**Stored rows**
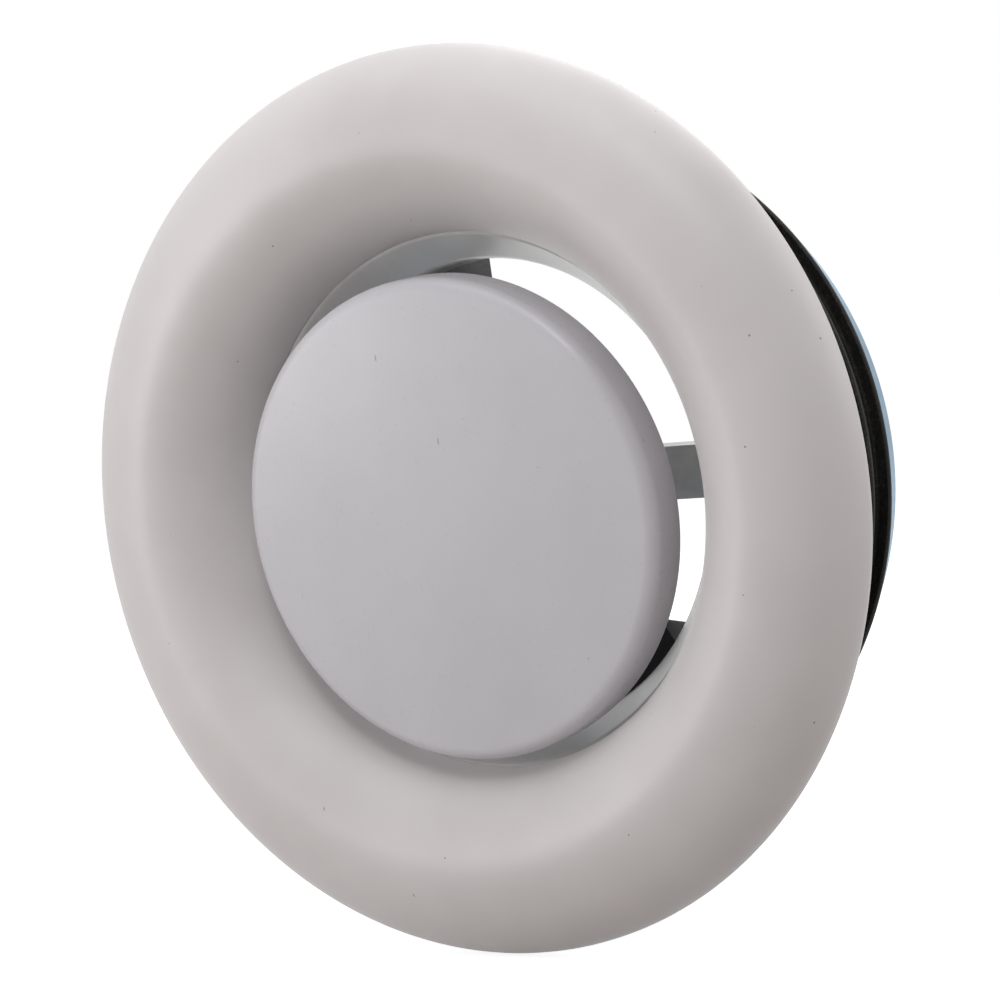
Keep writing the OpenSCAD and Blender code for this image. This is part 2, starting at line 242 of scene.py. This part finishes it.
def raised(material, height, strength, distance):
    """Relief from a height, in metres, laid over any relief that is there already."""
    tree = material.node_tree
    bump = tree.nodes.new("ShaderNodeBump")
    bump.inputs["Strength"].default_value = strength
    bump.inputs["Distance"].default_value = distance
    tree.links.new(height, bump.inputs["Height"])
    normal = tree.nodes["Principled BSDF"].inputs["Normal"]
    if normal.is_linked:
        tree.links.new(normal.links[0].from_socket, bump.inputs["Normal"])
    tree.links.new(bump.outputs["Normal"], normal)


def powder_coat(name, light, tinged, roughness, shift):
    """Satin powder: a faint cloudiness, orange peel, a fine grain, a few specks and fibres."""
    coat = finish(name, light, roughness)
    coat.node_tree.nodes["Principled BSDF"].inputs["Specular IOR Level"].default_value = 0.35
    cloud = texture(coat, "Noise", 21 + shift, Detail=3, Roughness=0.6)
    colour = graded(coat, cloud, (0.32, tinged), (0.62, light))
    dust = texture(coat, "Voronoi", 118 + shift)
    specks = graded(coat, dust, (0.012, (0.36, 0.33, 0.30)), (0.028, 1.0))
    lint = texture(coat, "Voronoi", 150 + shift, stretch=(1, 1, 0.2))
    fibres = graded(coat, lint, (0.016, (0.55, 0.53, 0.51)), (0.026, 1.0))
    wired(coat, multiplied(coat, colour, multiplied(coat, specks, fibres)), "Base Color")
    grain = texture(coat, "Noise", 1500, Detail=2)
    wired(coat, graded(coat, grain, (0.3, roughness - 0.03), (0.7, roughness + 0.04)), "Roughness")
    peel = texture(coat, "Noise", 420, Detail=2, Roughness=0.5)
    raised(coat, peel, 0.14, 0.00005)
    raised(coat, grain, 0.06, 0.00002)
    return coat


ring_radius, crest_radius, throat_radius = 82.0, 63.8, 48.7
ring_height, rim_wall, rim_gap, rim_hem, lip_depth, lip_land = 13.5, 2.0, 0.3, 3.0, 3.0, 0.4
rim_fullness, inner_fullness, ring_sheet, rim_bend, crown_steps = 1.8, 1.45, 1.2, 1.35, 40


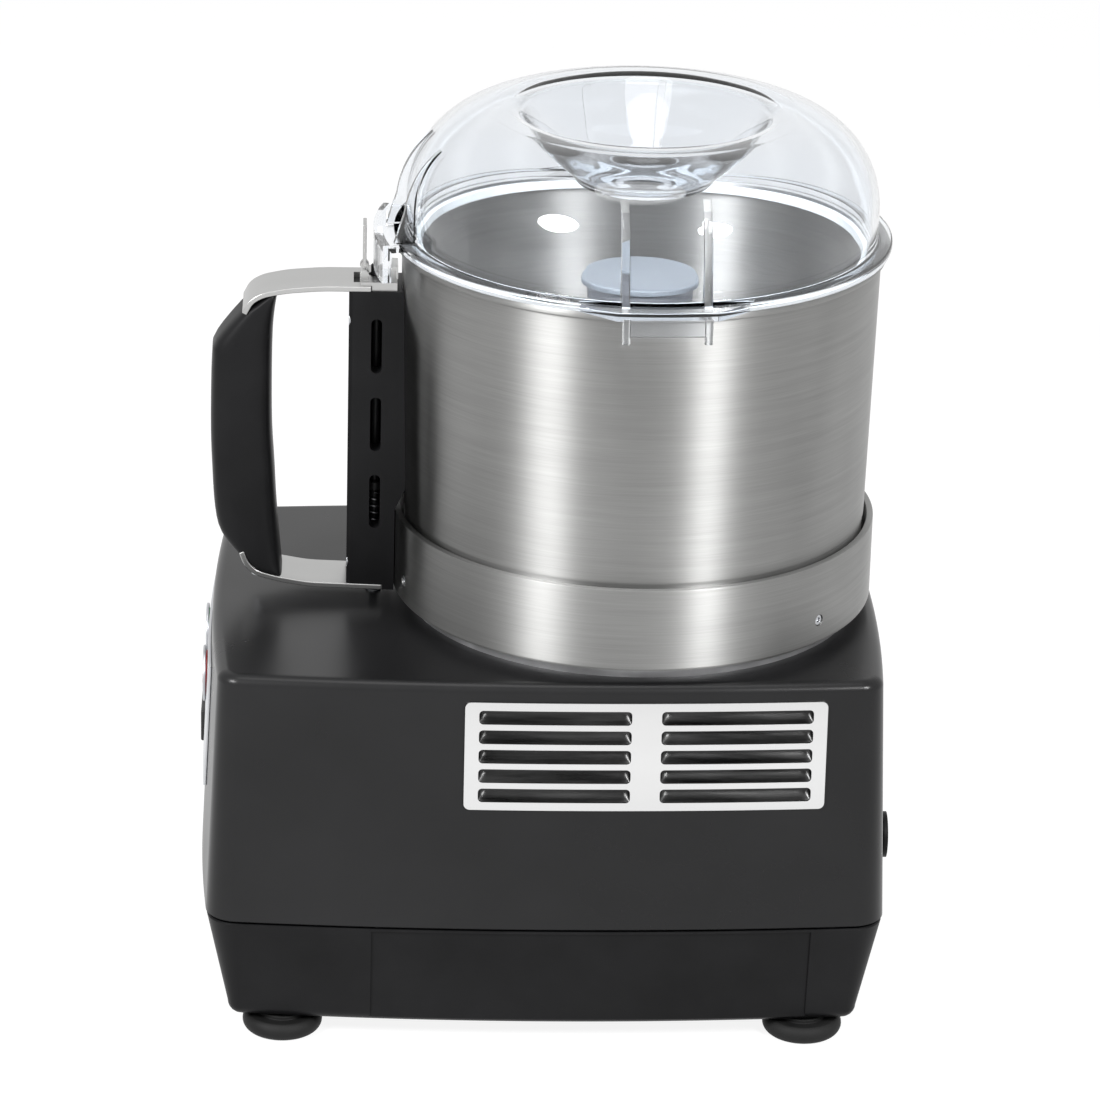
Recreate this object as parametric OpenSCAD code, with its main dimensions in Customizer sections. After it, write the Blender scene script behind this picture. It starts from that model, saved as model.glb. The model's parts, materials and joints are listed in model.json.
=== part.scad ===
// Tabletop food processor: drafted motor base, stainless bowl with side handle, clear domed lid.
// Front (control panel and handle) is -Y, the vented side is +X, Z is up, feet stand on z = 0.

/* [Bowl] */
// Outer radius of the bowl at its foot
bowl_foot_r = 90; // [84:0.5:96]
// How much wider the bowl is under its rim than at its foot
bowl_flare = 2; // [1:0.25:3]
// Height of the bowl above its support ring
bowl_rise = 109; // [95:1:125]
// Sheet thickness of the bowl
bowl_t = 1.2; // [0.8:0.1:1.6]
// Height of the support ring
ring_h = 33; // [28:1:36]

/* [Motor base] */
// Length of the base top beyond the bowl's own width
base_spare = 80; // [60:1:100]
// How far the base reaches behind the bowl foot
base_rear = 6; // [4:1:14]
// How far each long side stands outside the bowl foot
base_side = 7; // [6:0.5:14]
// How far the long sides bow outwards
side_bow = 6.5; // [2:0.5:8]
// Height of the base without its feet
base_h = 145; // [135:1:160]
// Height of the lower casing
casing_h = 44.5; // [36:0.5:52]
// Clear height under the casing
foot_gap = 8.5; // [7:0.5:12]
// How far the walls flare out from top to joint
draft = 4; // [1:0.5:6]
// Plan radius of the base corners
corner_r = 9; // [6:1:16]

/* [Lid] */
// Height of the dome above the rim
dome_h = 51; // [46:1:60]
// Wall thickness of the clear plastic
lid_t = 2.6; // [2:0.1:3.2]
// Radius of the filling hole
fill_r = 15; // [10:0.5:17]

/* [Handle] */
// Width of the handle strap
strap_w = 24.5; // [20:0.5:28]
// Thickness of the handle strap
strap_t = 2; // [1.5:0.1:2.4]
// Distance from the guide channel to the front of the grip
grip_reach = 53; // [48:1:60]

/* [Vent grille] */
// Length of the grille plate
grille_len = 137.5; // [110:0.5:150]
// Height of the grille plate
grille_h = 43.5; // [36:0.5:48]
// Louvres in each column
louvre_n = 5; // [3:1:6]

/* [Controls] */
// Travel of each push button
button_travel = 2; // [1:0.5:2.5]

/* [Hidden] */

$fn = 96;
eps = 0.02;                 // overlap length that makes cuts clean
far = 400;                  // length longer than anything it cuts
gap = 0.3;                  // clearance between moving neighbours
run = 0.1;                  // radial clearance of a running fit
fit = 0.05;                 // clearance of a press or screw seat

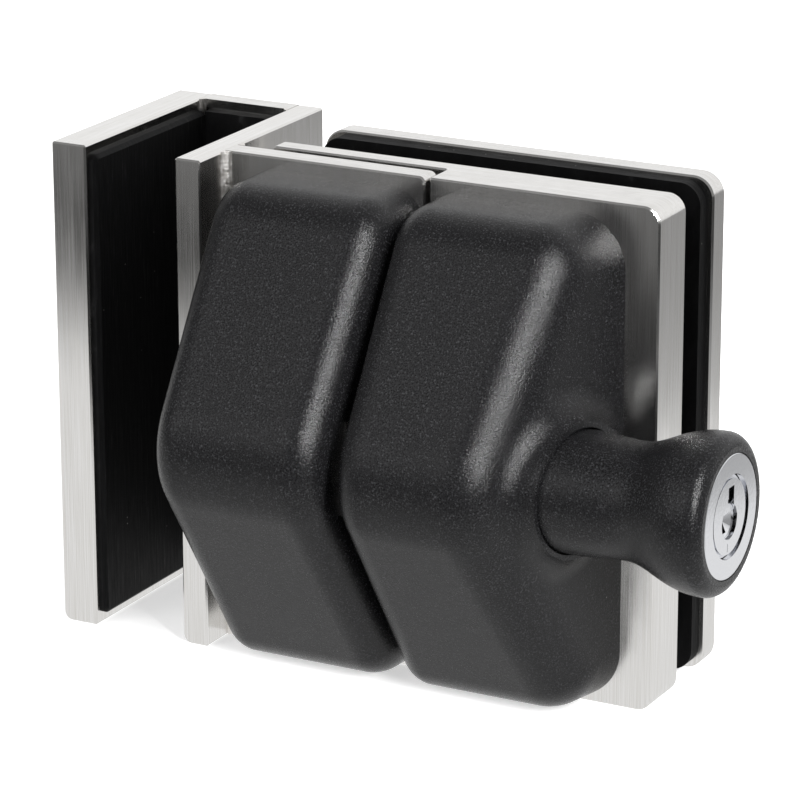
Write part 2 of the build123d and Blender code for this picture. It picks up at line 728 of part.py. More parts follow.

**Exercise instructions**
Take the entries above and copy them exactly from the first line through the line with "rim_fullness, inner_fullness, ring_sheet, rim_bend, crown_steps"; leave out every line after it.

**Expected output**
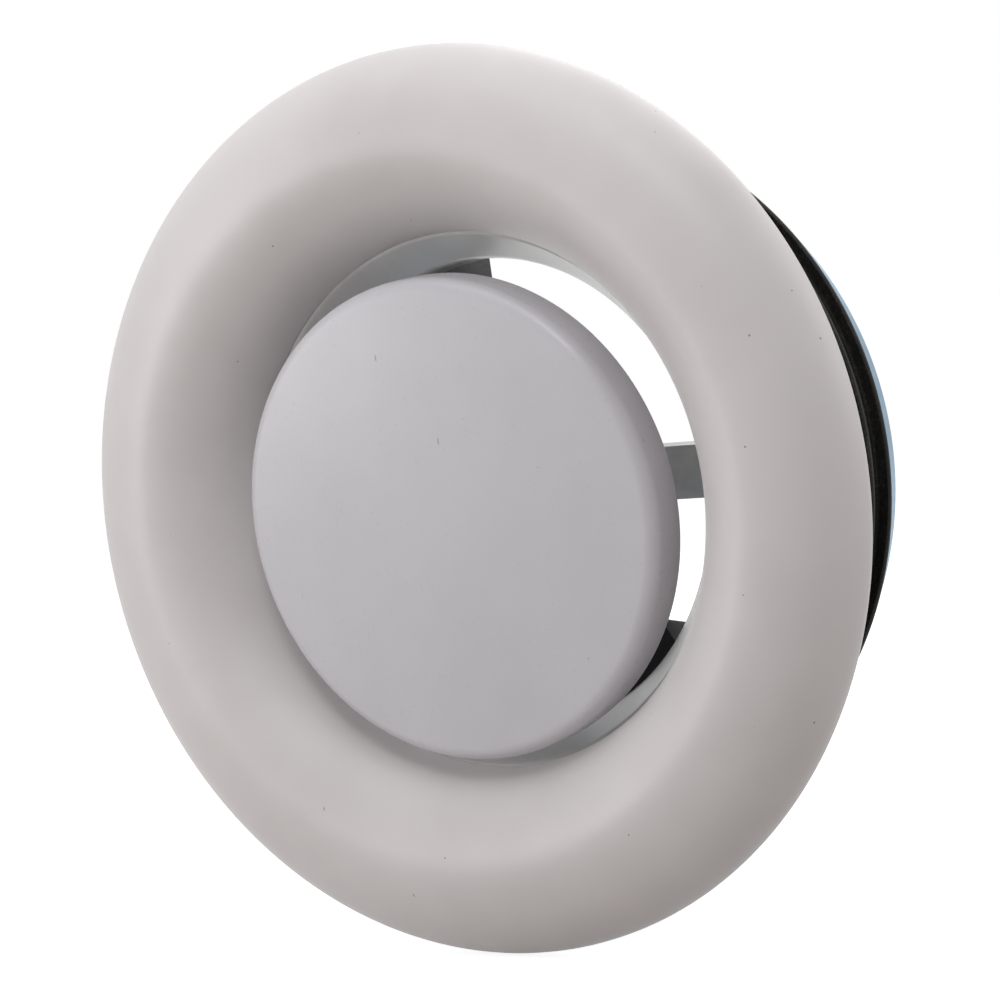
Keep writing the OpenSCAD and Blender code for this image. This is part 2, starting at line 242 of scene.py. This part finishes it.
def raised(material, height, strength, distance):
    """Relief from a height, in metres, laid over any relief that is there already."""
    tree = material.node_tree
    bump = tree.nodes.new("ShaderNodeBump")
    bump.inputs["Strength"].default_value = strength
    bump.inputs["Distance"].default_value = distance
    tree.links.new(height, bump.inputs["Height"])
    normal = tree.nodes["Principled BSDF"].inputs["Normal"]
    if normal.is_linked:
        tree.links.new(normal.links[0].from_socket, bump.inputs["Normal"])
    tree.links.new(bump.outputs["Normal"], normal)


def powder_coat(name, light, tinged, roughness, shift):
    """Satin powder: a faint cloudiness, orange peel, a fine grain, a few specks and fibres."""
    coat = finish(name, light, roughness)
    coat.node_tree.nodes["Principled BSDF"].inputs["Specular IOR Level"].default_value = 0.35
    cloud = texture(coat, "Noise", 21 + shift, Detail=3, Roughness=0.6)
    colour = graded(coat, cloud, (0.32, tinged), (0.62, light))
    dust = texture(coat, "Voronoi", 118 + shift)
    specks = graded(coat, dust, (0.012, (0.36, 0.33, 0.30)), (0.028, 1.0))
    lint = texture(coat, "Voronoi", 150 + shift, stretch=(1, 1, 0.2))
    fibres = graded(coat, lint, (0.016, (0.55, 0.53, 0.51)), (0.026, 1.0))
    wired(coat, multiplied(coat, colour, multiplied(coat, specks, fibres)), "Base Color")
    grain = texture(coat, "Noise", 1500, Detail=2)
    wired(coat, graded(coat, grain, (0.3, roughness - 0.03), (0.7, roughness + 0.04)), "Roughness")
    peel = texture(coat, "Noise", 420, Detail=2, Roughness=0.5)
    raised(coat, peel, 0.14, 0.00005)
    raised(coat, grain, 0.06, 0.00002)
    return coat


ring_radius, crest_radius, throat_radius = 82.0, 63.8, 48.7
ring_height, rim_wall, rim_gap, rim_hem, lip_depth, lip_land = 13.5, 2.0, 0.3, 3.0, 3.0, 0.4
rim_fullness, inner_fullness, ring_sheet, rim_bend, crown_steps = 1.8, 1.45, 1.2, 1.35, 40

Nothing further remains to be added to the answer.